Green Software Foundation

The Green Software Foundation (GSF) focuses on building an industry ecosystem around sustainable software. Its mission is to drive the creation of software that's designed, built, and operated to minimize the carbon footprint. The GSF developed the Software Carbon Intensity (SCI) specification, which provides a common standard for measuring the rate of carbon emissions of any piece of software. Alignment with the GSF helps developers connect an application's efficiency directly to the carbon impact of the cloud environment.

Greenhouse Gas Protocol

The Greenhouse Gas (GHG) Protocol is a widely used set of standards for measuring, managing, and publicly reporting greenhouse gas emissions. The protocol was developed through a partnership between the World Resources Institute (WRI) and the World Business Council for Sustainable Development (WBCSD). The GHG protocol provides the essential framework for corporate climate accounting. The Carbon Footprint report provides data for emission scopes that are relevant to cloud usage. For more information, see Carbon Footprint reporting methodology.

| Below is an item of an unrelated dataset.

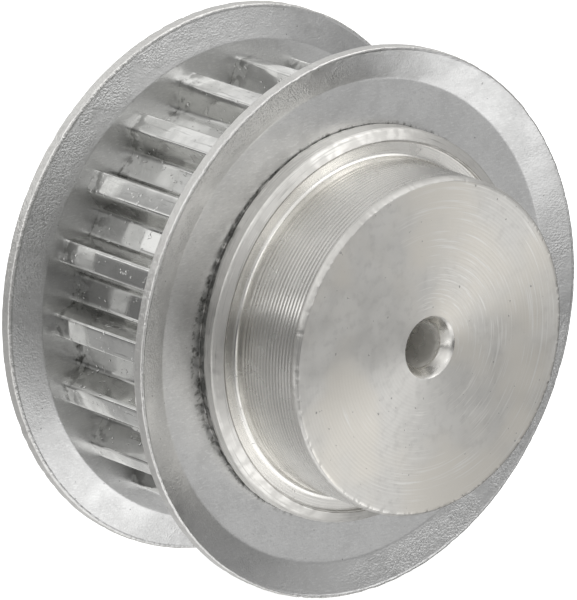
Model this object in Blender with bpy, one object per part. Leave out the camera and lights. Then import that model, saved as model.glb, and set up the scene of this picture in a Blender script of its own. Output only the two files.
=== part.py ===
"""Timing belt pulley: 19 teeth of 5 mm pitch, two pressed flanges and a hub with a pilot bore.

The bore runs along Y and the hub points to -Y. The origin is on the bore's axis, in the middle of
the belt track.
"""

import math

import bmesh
import bpy

MM = 0.001

# Teeth, in mm: standard 5 mm pitch trapezoidal profile, short-series gap
TEETH = 19
TIP_RADIUS = 14.70
GAP_DEPTH = 1.75
GAP_FLOOR_WIDTH = 1.78
FLANK_ANGLE = math.radians(25)
ROOT_FILLET = 0.40
TIP_ROUND = 0.25

# Belt track and flanges
TRACK_HALF_WIDTH = 5.61
SHEET = 0.80
FLANGE_RADIUS = 18.0
RIM_BEND_RADIUS = 15.77
RIM_LEAN = 0.78
FLANGE_BORE = 12.50
EDGE_ROUND = 0.15
SEAT_GAP = 0.30

# Spigots, whose rolled edges hold the flanges
SPIGOT_RADIUS = FLANGE_BORE - SEAT_GAP
LIP_RADIUS = 12.86
LIP_TOP_RADIUS = 12.60
LIP_INNER_RADIUS = 12.00
LIP_HEIGHT = 0.25
SHOULDER_FACE = 7.80
REAR_FACE = 7.25
REAR_LIP_DROP = 0.30

# Hub and bore
HUB_RADIUS = 11.0
HUB_FACE = 13.75
HUB_FILLET = 0.30
HUB_CHAMFER_WIDTH = 0.28
HUB_CHAMFER_LENGTH = 0.50
BORE_RADIUS = 1.50
COUNTERSINK_RADIUS = 2.00
COUNTERSINK_HALF_ANGLE = math.radians(30)
DRILL_OVERRUN = 1.0

# Facets round a full circle and in a rounded corner
ROUND_STEPS = 72
BORE_STEPS = 32
ARC_STEPS = 3
SHARP_ANGLE = math.radians(35)
WELD = 0.001 * MM


def clear_scene():
    for obj in list(bpy.data.objects):
        bpy.data.objects.remove(obj, do_unlink=True)


def material(name, colour, roughness):
    made = bpy.data.materials.new(name)
    made.use_nodes = True
    shader = made.node_tree.nodes["Principled BSDF"]
    shader.inputs["Base Color"].default_value = (*colour, 1.0)
    shader.inputs["Roughness"].default_value = roughness
    shader.inputs["Metallic"].default_value = 1.0
    return made


def arc(centre, radius, start, end, steps=ARC_STEPS):
    """Points on an arc from one angle to another, both ends included."""
    turn = (end - start) / steps
    angles = [start + turn * i for i in range(steps + 1)]
    return [(centre[0] + radius * math.cos(a), centre[1] + radius * math.sin(a)) for a in angles]


def fillet(before, corner, after, radius, steps=ARC_STEPS):
    """The rounded corner that joins two straight edges."""
    back = (before[0] - corner[0], before[1] - corner[1])
    ahead = (after[0] - corner[0], after[1] - corner[1])
    angle_back = math.atan2(back[1], back[0])
    angle_ahead = math.atan2(ahead[1], ahead[0])
    half = math.remainder(angle_ahead - angle_back, 2 * math.pi) / 2
    reach = radius / math.sin(abs(half))
    middle = angle_back + half
    centre = (corner[0] + reach * math.cos(middle), corner[1] + reach * math.sin(middle))
    sweep = math.copysign(math.pi / 2 - abs(half), half)
    facing = middle + math.pi
    return arc(centre, radius, facing + sweep, facing - sweep, steps)


def new_object(name, data, look=None):
    """An object made from a bmesh, smooth but for its sharp edges."""
    mesh = bpy.data.meshes.new(name)
    bmesh.ops.recalc_face_normals(data, faces=data.faces)
    data.to_mesh(mesh)
    data.free()
    mesh.shade_smooth()
    mesh.set_sharp_from_angle(angle=SHARP_ANGLE)
    made = bpy.data.objects.new(name, mesh)
    bpy.context.scene.collection.objects.link(made)
    if look:
        mesh.materials.append(look)
    return made


def cutter(made):
    """Marks an object that only shapes another one."""
    made.hide_render = True
    made.display_type = "WIRE"
    return made


def boolean(target, name, operation, tool):
    modifier = target.modifiers.new(name, "BOOLEAN")
    modifier.operation = operation
    modifier.solver = "EXACT"
    modifier.object = tool


def turned(name, outline, look=None, steps=ROUND_STEPS):
    """A closed outline of (radius, y) points in mm, turned about the Y axis."""
    data = bmesh.new()
    verts = [data.verts.new((radius * MM, y * MM, 0.0)) for radius, y in outline]
    edges = [data.edges.new((a, b)) for a, b in zip(verts, verts[1:] + verts[:1])]
    bmesh.ops.spin(
        data,
        geom=verts + edges,
        cent=(0, 0, 0),
        axis=(0, 1, 0),
        angle=2 * math.pi,
        steps=steps,
        use_merge=True,
    )
    bmesh.ops.remove_doubles(data, verts=data.verts, dist=WELD)
    return new_object(name, data, look)


def tooth_gap():
    """The gap between two teeth that faces +X, and half the next land, as (x, z) points upwards."""
    floor_x = TIP_RADIUS - GAP_DEPTH
    floor_z = GAP_FLOOR_WIDTH / 2
    mouth_z = floor_z + GAP_DEPTH * math.tan(FLANK_ANGLE)
    mouth_angle = math.asin(mouth_z / TIP_RADIUS)
    mouth = (TIP_RADIUS * math.cos(mouth_angle), mouth_z)
    floor = (floor_x, floor_z)
    middle = (floor_x, 0.0)
    land_angle = math.pi / TEETH
    land = (TIP_RADIUS * math.cos(land_angle), TIP_RADIUS * math.sin(land_angle))
    upper = fillet(middle, floor, mouth, ROOT_FILLET) + fillet(floor, mouth, land, TIP_ROUND)
    lower = [(x, -z) for x, z in reversed(upper)]
    return [*lower, *upper, land]


def toothed_blank():
    """The full toothed rim, from one flange seat to the other."""
    gap = tooth_gap()
    pitch_angle = 2 * math.pi / TEETH
    half_width = (TRACK_HALF_WIDTH - SEAT_GAP) * MM
    data = bmesh.new()
    outline = []
    for tooth in range(TEETH):
        cos_a = math.cos(tooth * pitch_angle)
        sin_a = math.sin(tooth * pitch_angle)
        for x, z in gap:
            place = ((x * cos_a - z * sin_a) * MM, -half_width, (x * sin_a + z * cos_a) * MM)
            outline.append(data.verts.new(place))
    face = data.faces.new(outline)
    grown = bmesh.ops.extrude_face_region(data, geom=[face])
    moved = [item for item in grown["geom"] if isinstance(item, bmesh.types.BMVert)]
    bmesh.ops.translate(data, verts=moved, vec=(0, 2 * half_width, 0))
    return cutter(new_object("toothed_blank", data))


def drill():
    """The pilot bore and its two countersinks, as the shape that they leave."""
    slope = math.tan(COUNTERSINK_HALF_ANGLE)
    depth = (COUNTERSINK_RADIUS - BORE_RADIUS) / slope
    mouth_radius = COUNTERSINK_RADIUS + DRILL_OVERRUN * slope
    front = -HUB_FACE - DRILL_OVERRUN
    rear = REAR_FACE + DRILL_OVERRUN
    outline = [
        (0, front),
        (mouth_radius, front),
        (BORE_RADIUS, depth - HUB_FACE),
        (BORE_RADIUS, REAR_FACE - depth),
        (mouth_radius, rear),
        (0, rear),
    ]
    return cutter(turned("drill", outline, steps=BORE_STEPS))


def front_lip(seat):
    """The rolled edge on the hub side, from the spigot to the shoulder face."""
    top = -(SHOULDER_FACE + LIP_HEIGHT)
    corner = (LIP_RADIUS, top)
    rounded = fillet((LIP_RADIUS, seat), corner, (LIP_INNER_RADIUS, top), LIP_RADIUS - LIP_TOP_RADIUS)
    return [(SPIGOT_RADIUS, seat), (LIP_RADIUS, seat), *rounded, (LIP_INNER_RADIUS, top)]


def hub_outline():
    """Front half of the turned core's outline, from the spigot to the hub's end face."""
    seat = -(TRACK_HALF_WIDTH + SHEET + SEAT_GAP)
    shoulder = -SHOULDER_FACE
    base = (HUB_RADIUS, shoulder)
    face = -HUB_FACE
    chamfer = (HUB_RADIUS, face + HUB_CHAMFER_LENGTH)
    base_fillet = fillet((LIP_INNER_RADIUS, shoulder), base, chamfer, HUB_FILLET)
    return [
        *front_lip(seat),
        (LIP_INNER_RADIUS, shoulder),
        *base_fillet,
        chamfer,
        (HUB_RADIUS - HUB_CHAMFER_WIDTH, face),
    ]


def core_outline():
    """Outline of the turned core, with the hub and both spigots, before the bore is drilled."""
    rear_seat = TRACK_HALF_WIDTH + SHEET + SEAT_GAP
    return [
        *hub_outline(),
        (0, -HUB_FACE),
        (0, REAR_FACE),
        (LIP_INNER_RADIUS, REAR_FACE),
        (LIP_RADIUS, REAR_FACE - REAR_LIP_DROP),
        (LIP_RADIUS, rear_seat),
        (SPIGOT_RADIUS, rear_seat),
    ]


def make_toothed_body():
    """Hub, spigots and teeth as one solid: the turned core and the toothed blank, then the bore."""
    look = material("machined_aluminium", (0.72, 0.71, 0.69), 0.30)
    body = turned("toothed_body", core_outline(), look)
    boolean(body, "teeth", "UNION", toothed_blank())
    boolean(body, "bore", "DIFFERENCE", drill())


def flange_outline():
    """Section of a flange, its belt side towards 0, as (radius, distance from the track's middle)."""
    inner = TRACK_HALF_WIDTH
    outer = inner + SHEET
    rim = FLANGE_RADIUS
    bend = RIM_BEND_RADIUS
    rim_inner = (rim, inner + RIM_LEAN)
    rim_outer = (rim, outer + RIM_LEAN)
    return [
        (FLANGE_BORE, inner),
        (bend, inner),
        *fillet((bend, inner), rim_inner, rim_outer, EDGE_ROUND),
        *fillet(rim_inner, rim_outer, (bend, outer), EDGE_ROUND),
        (bend, outer),
        (FLANGE_BORE, outer),
    ]


def make_flange(name, side):
    """A flange on the given side of the track: -1 is the hub side, 1 the far side."""
    look = material(name + "_sheet", (0.60, 0.60, 0.60), 0.48)
    outline = [(radius, side * y) for radius, y in flange_outline()]
    turned(name, outline, look)


clear_scene()
make_toothed_body()
make_flange("front_flange", -1)
make_flange("rear_flange", 1)
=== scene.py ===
import math

import bpy
import numpy as np
from mathutils import Matrix, Vector


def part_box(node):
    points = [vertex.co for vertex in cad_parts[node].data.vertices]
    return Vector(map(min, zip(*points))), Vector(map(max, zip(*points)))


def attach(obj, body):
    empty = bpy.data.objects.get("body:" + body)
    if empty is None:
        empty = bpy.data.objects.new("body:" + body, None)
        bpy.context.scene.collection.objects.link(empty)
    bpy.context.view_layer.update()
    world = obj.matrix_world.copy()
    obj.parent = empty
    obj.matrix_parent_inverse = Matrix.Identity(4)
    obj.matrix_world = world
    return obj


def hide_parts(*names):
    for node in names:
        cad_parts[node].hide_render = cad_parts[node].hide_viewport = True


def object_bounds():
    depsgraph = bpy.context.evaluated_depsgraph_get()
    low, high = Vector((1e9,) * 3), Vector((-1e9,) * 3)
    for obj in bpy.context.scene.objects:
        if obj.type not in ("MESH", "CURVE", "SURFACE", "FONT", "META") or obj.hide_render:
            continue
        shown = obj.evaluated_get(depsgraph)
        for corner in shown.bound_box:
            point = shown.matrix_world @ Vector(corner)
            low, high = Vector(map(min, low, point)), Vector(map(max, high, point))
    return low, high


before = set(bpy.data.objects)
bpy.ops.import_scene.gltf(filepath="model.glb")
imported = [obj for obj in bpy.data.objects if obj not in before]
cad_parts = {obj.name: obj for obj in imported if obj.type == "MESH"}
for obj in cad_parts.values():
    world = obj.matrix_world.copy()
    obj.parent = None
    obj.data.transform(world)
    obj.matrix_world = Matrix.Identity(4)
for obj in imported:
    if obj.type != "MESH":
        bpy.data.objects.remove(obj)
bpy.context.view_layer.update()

# Looks of a timing belt pulley. The bore runs along Y, the hub points to -Y, and the origin is on the
# bore's axis in the middle of the belt track. Lengths are in mm until a mesh is made. Angles round the
# bore go from +X towards +Z.

MM = 0.001
TURN = 2 * math.pi


def box_mm(node):
    """Low and high corners of a CAD node's box."""
    low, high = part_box(node)
    return [v / MM for v in low], [v / MM for v in high]


body_low, body_high = box_mm("toothed_body")
front_low, front_high = box_mm("front_flange")
rear_low, _ = box_mm("rear_flange")

# Sizes read from the frame
HUB_FACE = body_low[1]
REAR_FACE = body_high[1]
FLANGE_RADIUS = front_high[0]
TRACK_FRONT = front_high[1]
TRACK_REAR = rear_low[1]
RIM_FACE = front_low[1]

# Teeth
TEETH = 19
TIP_RADIUS = -body_low[0]
GAP_DEPTH = 1.75
GAP_FLOOR_WIDTH = 1.78
FLANK_ANGLE = math.radians(25)
ROOT_FILLET = 0.40
TIP_ROUND = 0.22
LAND_STEPS = 3
TOOTH_STATIONS = 14

# Flanges
SHEET = 0.80
RIM_BEND_RADIUS = 15.77
OUTER_BEND_ROUND = 0.60
BELT_BEND_ROUND = 0.50
FLANGE_BORE = 12.50
EDGE_ROUND = 0.14
SEAT_GAP = 0.005
FLANGE_STEPS = 480
SHEET_WAVE = 0.02
SHEARED_WAVE = 0.018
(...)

Adherence to the GHG Protocol helps to ensure that your sustainability initiatives have credibility and that external parties can audit your carbon emissions data. You also help prevent the perception of greenwashing and satisfy the due-diligence requirements of your investors, regulators, and external stakeholders. Verified and audited data helps your organization prove accountability and build trust in public-facing sustainability commitments.